* TO BE DONE *
Filter the entries that follow, copying every line in which the word "handed" appears.
--- begin DATASET RECORDS ---
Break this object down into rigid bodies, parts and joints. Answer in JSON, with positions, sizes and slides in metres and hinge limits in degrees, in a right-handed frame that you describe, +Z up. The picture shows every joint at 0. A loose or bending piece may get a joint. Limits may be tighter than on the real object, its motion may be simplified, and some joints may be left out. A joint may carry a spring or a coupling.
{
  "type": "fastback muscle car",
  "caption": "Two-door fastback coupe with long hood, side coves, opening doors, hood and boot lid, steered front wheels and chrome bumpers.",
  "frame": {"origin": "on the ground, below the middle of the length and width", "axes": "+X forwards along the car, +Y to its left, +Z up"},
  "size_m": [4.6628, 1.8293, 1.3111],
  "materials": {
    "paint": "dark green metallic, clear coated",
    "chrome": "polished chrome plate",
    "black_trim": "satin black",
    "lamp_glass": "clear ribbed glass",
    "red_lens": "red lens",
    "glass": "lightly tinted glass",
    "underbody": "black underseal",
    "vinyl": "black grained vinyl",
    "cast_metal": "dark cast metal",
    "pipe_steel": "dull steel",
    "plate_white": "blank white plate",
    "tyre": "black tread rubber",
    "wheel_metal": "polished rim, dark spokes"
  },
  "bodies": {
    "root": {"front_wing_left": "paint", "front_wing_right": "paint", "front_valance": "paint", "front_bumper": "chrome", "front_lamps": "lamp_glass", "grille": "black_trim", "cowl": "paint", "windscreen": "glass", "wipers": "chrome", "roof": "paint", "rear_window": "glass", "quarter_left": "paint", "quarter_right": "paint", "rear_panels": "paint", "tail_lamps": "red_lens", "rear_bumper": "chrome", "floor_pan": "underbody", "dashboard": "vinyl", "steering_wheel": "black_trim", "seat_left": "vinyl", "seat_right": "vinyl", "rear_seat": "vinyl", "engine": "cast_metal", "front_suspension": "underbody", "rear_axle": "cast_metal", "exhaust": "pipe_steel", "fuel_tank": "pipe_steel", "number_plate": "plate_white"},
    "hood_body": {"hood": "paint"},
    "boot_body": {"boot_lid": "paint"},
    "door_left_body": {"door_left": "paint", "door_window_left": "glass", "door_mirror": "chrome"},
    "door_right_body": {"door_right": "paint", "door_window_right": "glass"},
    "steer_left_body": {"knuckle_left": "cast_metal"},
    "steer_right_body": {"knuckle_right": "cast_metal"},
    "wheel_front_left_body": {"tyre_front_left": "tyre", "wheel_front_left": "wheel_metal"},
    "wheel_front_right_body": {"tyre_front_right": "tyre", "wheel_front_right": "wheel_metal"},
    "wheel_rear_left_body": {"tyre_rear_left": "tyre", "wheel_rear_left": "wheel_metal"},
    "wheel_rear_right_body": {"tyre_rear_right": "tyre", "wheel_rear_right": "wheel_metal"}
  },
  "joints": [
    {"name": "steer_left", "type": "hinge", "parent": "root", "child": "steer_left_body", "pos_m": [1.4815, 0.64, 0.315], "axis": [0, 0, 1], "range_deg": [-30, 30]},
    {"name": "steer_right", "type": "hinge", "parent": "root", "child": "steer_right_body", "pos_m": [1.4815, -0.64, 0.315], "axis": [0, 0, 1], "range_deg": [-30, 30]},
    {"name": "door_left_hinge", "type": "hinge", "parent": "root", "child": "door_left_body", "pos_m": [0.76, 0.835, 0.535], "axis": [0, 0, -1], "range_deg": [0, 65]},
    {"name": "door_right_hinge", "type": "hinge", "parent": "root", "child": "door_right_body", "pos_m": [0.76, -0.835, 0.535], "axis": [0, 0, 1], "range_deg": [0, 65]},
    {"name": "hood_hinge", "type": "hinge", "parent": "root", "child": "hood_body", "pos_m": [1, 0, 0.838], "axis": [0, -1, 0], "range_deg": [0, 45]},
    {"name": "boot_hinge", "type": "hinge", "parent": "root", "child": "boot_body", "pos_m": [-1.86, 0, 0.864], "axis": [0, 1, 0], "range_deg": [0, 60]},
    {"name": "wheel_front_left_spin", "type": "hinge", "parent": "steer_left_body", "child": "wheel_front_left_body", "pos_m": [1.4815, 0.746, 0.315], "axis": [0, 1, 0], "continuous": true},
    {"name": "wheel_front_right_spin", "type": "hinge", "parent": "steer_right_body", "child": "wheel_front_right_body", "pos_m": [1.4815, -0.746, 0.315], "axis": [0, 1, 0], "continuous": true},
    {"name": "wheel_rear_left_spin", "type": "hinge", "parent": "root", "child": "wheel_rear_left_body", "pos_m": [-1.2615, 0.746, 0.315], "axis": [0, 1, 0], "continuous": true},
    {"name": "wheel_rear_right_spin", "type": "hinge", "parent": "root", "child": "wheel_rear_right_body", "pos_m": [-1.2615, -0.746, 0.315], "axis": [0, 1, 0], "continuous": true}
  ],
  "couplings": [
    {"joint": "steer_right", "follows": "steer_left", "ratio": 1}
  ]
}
--- end DATASET RECORDS ---
--- begin DATASET RECORDS ---
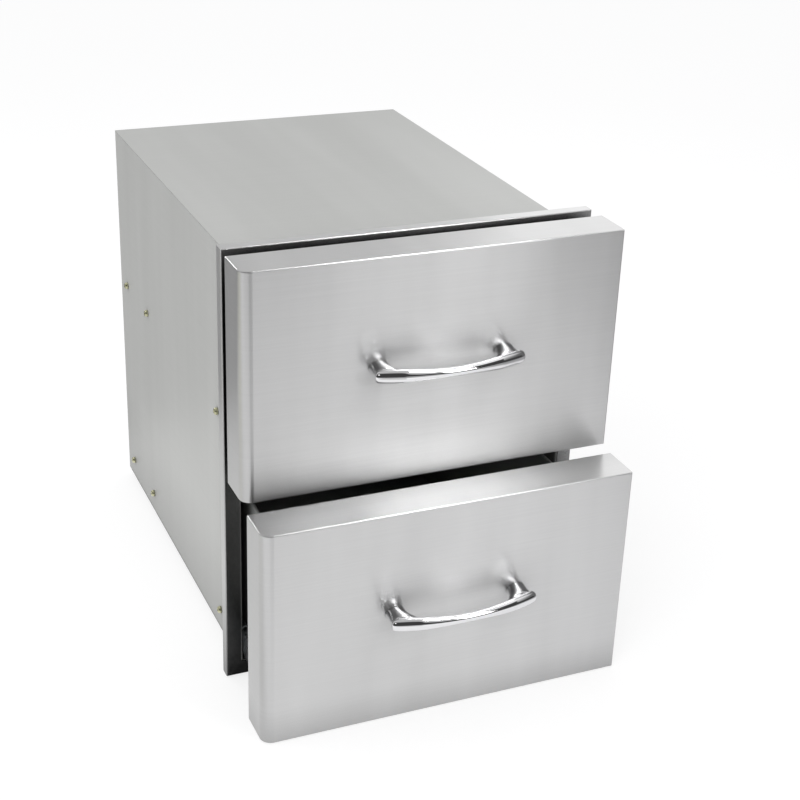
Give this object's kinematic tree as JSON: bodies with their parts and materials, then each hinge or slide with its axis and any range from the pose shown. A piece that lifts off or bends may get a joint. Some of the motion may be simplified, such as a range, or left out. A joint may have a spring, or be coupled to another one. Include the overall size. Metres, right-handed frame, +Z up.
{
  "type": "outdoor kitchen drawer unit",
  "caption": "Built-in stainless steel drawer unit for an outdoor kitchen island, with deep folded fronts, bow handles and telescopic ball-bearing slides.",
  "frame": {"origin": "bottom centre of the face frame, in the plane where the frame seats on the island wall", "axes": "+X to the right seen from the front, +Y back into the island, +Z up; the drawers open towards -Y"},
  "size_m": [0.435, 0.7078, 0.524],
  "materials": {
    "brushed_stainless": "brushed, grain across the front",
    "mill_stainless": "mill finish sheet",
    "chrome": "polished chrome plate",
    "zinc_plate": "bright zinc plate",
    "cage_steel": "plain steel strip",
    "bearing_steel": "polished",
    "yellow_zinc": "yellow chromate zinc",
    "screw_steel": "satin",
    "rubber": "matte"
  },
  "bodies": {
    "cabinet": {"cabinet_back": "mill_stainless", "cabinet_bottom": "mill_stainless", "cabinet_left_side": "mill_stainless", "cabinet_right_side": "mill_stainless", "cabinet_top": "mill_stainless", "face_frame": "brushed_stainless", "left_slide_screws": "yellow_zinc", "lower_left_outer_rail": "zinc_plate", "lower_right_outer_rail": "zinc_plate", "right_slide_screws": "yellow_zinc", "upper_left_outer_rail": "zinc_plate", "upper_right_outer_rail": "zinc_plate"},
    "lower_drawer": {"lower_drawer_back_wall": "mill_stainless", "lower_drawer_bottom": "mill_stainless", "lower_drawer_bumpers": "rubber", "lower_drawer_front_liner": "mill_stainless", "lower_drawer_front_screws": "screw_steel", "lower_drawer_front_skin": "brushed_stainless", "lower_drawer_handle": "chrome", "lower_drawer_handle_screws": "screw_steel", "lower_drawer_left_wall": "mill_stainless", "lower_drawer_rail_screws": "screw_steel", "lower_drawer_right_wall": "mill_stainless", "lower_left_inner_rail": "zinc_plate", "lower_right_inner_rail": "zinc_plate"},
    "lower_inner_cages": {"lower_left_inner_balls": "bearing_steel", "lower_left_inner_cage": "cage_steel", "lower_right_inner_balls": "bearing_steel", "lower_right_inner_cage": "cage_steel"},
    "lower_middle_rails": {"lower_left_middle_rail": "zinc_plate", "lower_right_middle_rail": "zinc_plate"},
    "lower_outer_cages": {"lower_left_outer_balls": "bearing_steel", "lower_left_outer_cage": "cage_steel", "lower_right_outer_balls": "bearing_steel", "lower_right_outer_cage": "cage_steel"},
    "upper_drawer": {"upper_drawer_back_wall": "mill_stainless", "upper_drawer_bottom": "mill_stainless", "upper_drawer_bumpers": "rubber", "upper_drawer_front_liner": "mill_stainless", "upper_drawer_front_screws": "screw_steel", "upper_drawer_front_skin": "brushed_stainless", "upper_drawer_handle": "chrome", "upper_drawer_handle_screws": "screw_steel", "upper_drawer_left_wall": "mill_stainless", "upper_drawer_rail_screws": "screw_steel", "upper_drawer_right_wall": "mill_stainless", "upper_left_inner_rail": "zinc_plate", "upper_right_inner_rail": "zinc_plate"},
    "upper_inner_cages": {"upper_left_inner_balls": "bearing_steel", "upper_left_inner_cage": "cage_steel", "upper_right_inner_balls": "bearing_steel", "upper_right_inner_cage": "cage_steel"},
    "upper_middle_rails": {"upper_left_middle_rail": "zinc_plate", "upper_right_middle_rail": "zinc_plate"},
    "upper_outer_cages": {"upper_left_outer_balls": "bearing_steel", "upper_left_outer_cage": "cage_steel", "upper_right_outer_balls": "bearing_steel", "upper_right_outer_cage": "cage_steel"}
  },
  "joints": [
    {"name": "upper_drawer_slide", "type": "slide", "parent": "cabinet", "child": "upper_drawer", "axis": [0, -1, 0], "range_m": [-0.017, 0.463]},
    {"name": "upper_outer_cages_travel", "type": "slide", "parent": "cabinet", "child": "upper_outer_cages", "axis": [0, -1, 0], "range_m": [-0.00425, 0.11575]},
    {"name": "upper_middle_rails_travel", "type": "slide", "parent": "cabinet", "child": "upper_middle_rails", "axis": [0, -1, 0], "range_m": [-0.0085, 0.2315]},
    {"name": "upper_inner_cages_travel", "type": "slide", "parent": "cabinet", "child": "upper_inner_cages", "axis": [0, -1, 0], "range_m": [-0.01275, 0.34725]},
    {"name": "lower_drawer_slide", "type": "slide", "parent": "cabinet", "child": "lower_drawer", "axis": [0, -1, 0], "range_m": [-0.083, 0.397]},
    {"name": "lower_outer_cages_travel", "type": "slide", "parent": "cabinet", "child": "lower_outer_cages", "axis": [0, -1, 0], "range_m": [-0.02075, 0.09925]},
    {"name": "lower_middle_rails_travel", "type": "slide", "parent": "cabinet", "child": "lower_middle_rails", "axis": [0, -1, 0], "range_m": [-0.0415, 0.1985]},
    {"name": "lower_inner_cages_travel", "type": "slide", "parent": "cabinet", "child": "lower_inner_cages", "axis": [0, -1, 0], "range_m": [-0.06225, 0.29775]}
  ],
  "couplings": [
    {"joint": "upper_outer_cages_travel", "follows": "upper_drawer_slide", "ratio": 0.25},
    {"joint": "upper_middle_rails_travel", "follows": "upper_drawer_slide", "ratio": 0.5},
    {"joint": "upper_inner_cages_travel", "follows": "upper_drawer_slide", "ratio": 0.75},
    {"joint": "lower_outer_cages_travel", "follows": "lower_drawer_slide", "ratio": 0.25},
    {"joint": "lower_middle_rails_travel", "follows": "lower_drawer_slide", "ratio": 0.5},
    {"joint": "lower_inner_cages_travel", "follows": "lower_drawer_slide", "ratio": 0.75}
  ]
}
--- end DATASET RECORDS ---
* EXPECTED ANSWER *
Break this object down into rigid bodies, parts and joints. Answer in JSON, with positions, sizes and slides in metres and hinge limits in degrees, in a right-handed frame that you describe, +Z up. The picture shows every joint at 0. A loose or bending piece may get a joint. Limits may be tighter than on the real object, its motion may be simplified, and some joints may be left out. A joint may carry a spring or a coupling.
Give this object's kinematic tree as JSON: bodies with their parts and materials, then each hinge or slide with its axis and any range from the pose shown. A piece that lifts off or bends may get a joint. Some of the motion may be simplified, such as a range, or left out. A joint may have a spring, or be coupled to another one. Include the overall size. Metres, right-handed frame, +Z up.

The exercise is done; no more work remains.